(Input data):
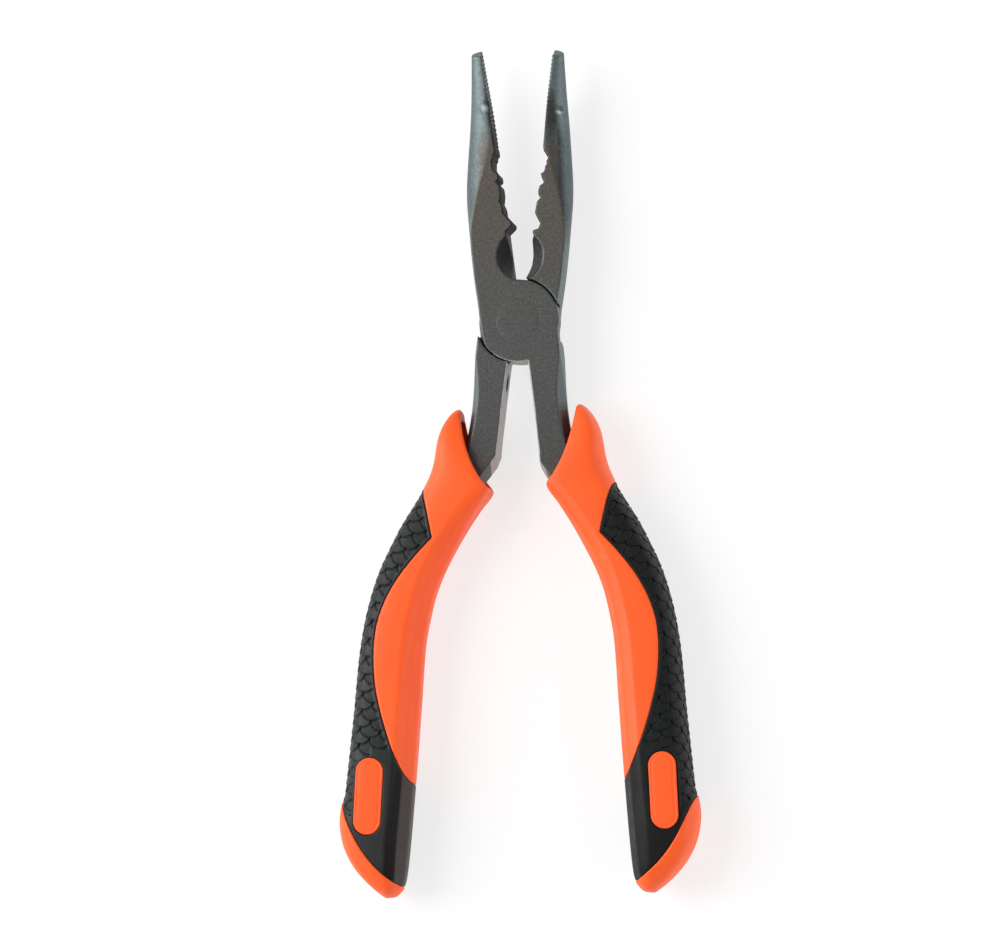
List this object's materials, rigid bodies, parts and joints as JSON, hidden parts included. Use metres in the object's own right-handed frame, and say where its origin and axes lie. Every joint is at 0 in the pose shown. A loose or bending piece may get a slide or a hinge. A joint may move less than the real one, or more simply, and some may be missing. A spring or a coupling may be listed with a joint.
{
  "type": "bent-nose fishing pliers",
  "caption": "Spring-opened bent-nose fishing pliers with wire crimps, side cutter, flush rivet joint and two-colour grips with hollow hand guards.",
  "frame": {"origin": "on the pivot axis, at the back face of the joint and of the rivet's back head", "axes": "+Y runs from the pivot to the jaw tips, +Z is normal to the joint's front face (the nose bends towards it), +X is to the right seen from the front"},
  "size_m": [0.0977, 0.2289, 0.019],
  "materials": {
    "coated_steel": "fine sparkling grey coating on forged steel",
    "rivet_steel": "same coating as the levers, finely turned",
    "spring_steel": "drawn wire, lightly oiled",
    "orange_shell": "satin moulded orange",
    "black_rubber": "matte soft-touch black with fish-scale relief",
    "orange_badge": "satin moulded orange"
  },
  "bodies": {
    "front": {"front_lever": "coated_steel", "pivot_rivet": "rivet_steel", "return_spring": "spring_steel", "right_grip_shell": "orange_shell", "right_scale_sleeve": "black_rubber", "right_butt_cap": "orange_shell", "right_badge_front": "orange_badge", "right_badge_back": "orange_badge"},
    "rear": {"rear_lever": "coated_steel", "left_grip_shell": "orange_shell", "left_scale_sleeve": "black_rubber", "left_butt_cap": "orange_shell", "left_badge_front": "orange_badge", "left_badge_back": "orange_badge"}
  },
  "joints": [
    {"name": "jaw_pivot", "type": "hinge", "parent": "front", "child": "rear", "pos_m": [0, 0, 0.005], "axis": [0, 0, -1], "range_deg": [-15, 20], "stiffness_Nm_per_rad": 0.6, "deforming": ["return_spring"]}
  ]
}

--

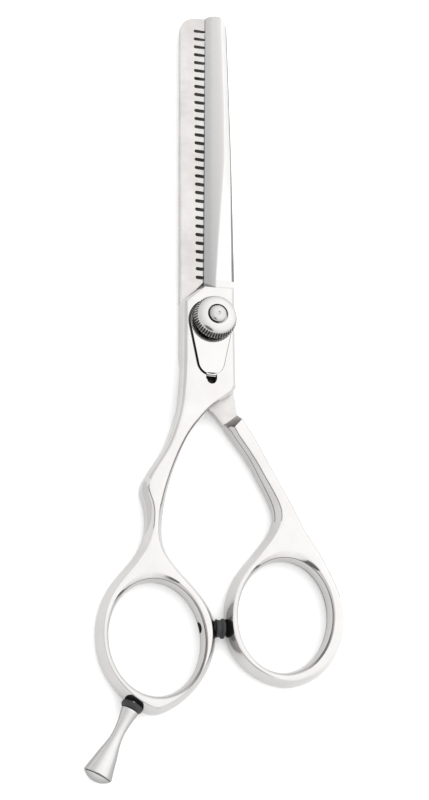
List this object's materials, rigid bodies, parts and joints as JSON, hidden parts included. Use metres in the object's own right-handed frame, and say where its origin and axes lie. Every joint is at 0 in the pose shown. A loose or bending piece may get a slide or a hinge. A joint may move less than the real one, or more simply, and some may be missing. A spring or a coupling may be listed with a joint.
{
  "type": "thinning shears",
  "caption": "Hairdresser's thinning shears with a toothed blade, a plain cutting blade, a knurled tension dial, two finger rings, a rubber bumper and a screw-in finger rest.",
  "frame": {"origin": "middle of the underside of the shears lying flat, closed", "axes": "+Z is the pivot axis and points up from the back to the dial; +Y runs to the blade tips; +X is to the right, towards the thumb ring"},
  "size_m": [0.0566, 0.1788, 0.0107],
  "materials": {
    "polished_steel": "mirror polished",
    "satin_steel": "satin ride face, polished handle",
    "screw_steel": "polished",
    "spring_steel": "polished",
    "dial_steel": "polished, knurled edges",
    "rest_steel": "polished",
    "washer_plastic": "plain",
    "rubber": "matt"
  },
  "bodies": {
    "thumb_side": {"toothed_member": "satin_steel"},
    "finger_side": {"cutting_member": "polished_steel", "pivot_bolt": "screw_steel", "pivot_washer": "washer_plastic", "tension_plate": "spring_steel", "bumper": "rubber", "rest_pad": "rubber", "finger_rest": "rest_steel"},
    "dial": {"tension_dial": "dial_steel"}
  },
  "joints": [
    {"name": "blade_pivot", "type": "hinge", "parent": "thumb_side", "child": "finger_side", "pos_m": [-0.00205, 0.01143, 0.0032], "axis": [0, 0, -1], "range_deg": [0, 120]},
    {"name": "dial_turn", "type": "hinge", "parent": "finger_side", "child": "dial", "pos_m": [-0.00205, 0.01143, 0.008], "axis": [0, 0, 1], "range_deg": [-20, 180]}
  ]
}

(Short task): State the number of lines in the records that contain the string "hinge", and nothing more.

(Result of this exercise): 5